- Date: March 7 – 13
- Edition: 10th
- Category: Tier II
- Draw: 56S / 28D
- Prize money: $300,000
- Surface: Hard / outdoor
- Location: Boca Raton, Florida, U.S.
- Venue: Boca Raton Resort & Club

Champions

Singles
- Gabriela Sabatini

Doubles
- Katrina Adams / Zina Garrison
| Virginia Slims of Florida |

= 1988 Virginia Slims of Florida =

The 1988 Virginia Slims of Florida was a women's tennis tournament played on outdoor hard courts at the Boca Raton Resort & Club in Boca Raton, Florida in the United States and was part of Tier II of the 1988 WTA Tour. The tournament ran from March 7 through March 13, 1988. Fourth-seeded Gabriela Sabatini won the singles title and earned $60,000 first-prize money, ending a 30-match winning streak by Steffi Graf.
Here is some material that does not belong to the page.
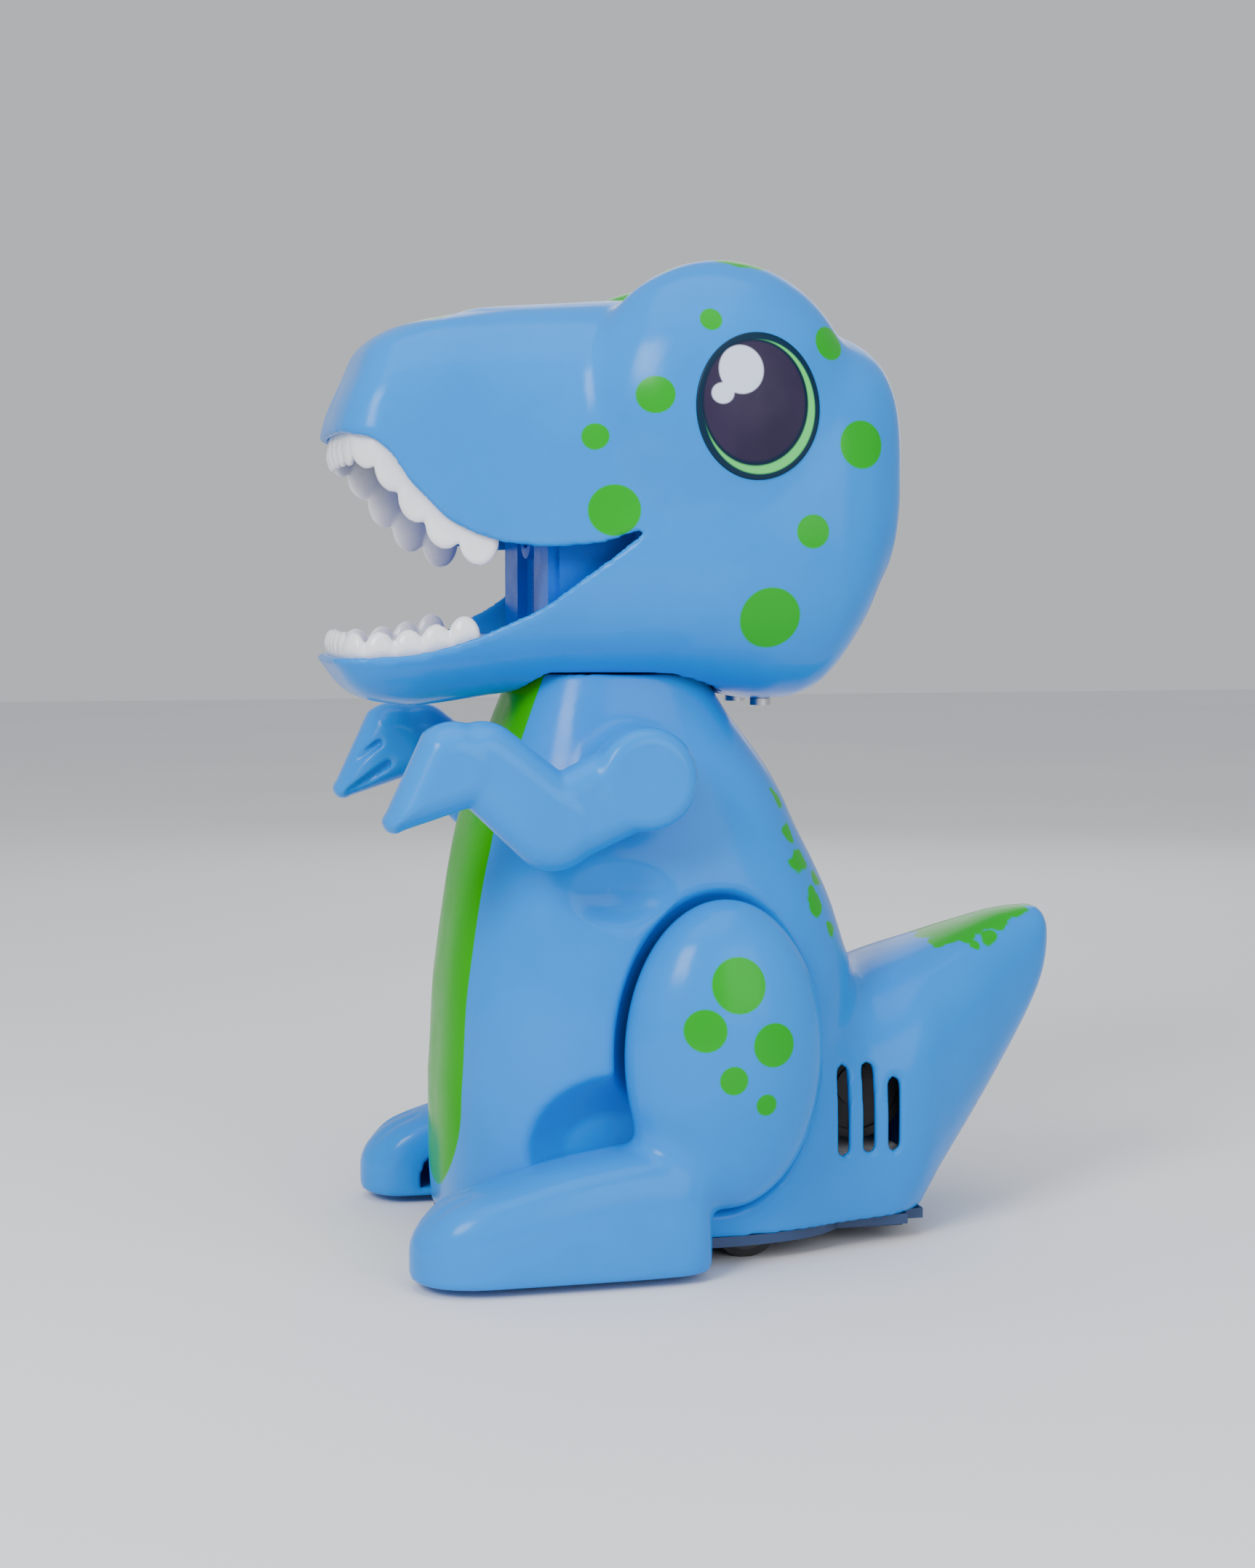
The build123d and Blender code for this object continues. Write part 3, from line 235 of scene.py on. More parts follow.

It was Sabatini's first win over Graf after 11 previous defeats.

==Finals==
===Singles===

ARG Gabriela Sabatini defeated FRG Steffi Graf 2–6, 6–3, 6–1
- It was Sabatini's 1st singles title of the year and the 6th of her career.

===Doubles===

USA Katrina Adams / USA Zina Garrison defeated FRG Claudia Kohde-Kilsch / CSK Helena Suková 4–6, 7–5, 6–4
- It was Adams' 1st title of the year and the 2nd of her career. It was Garrison's 1st title of the year and the 12th of her career.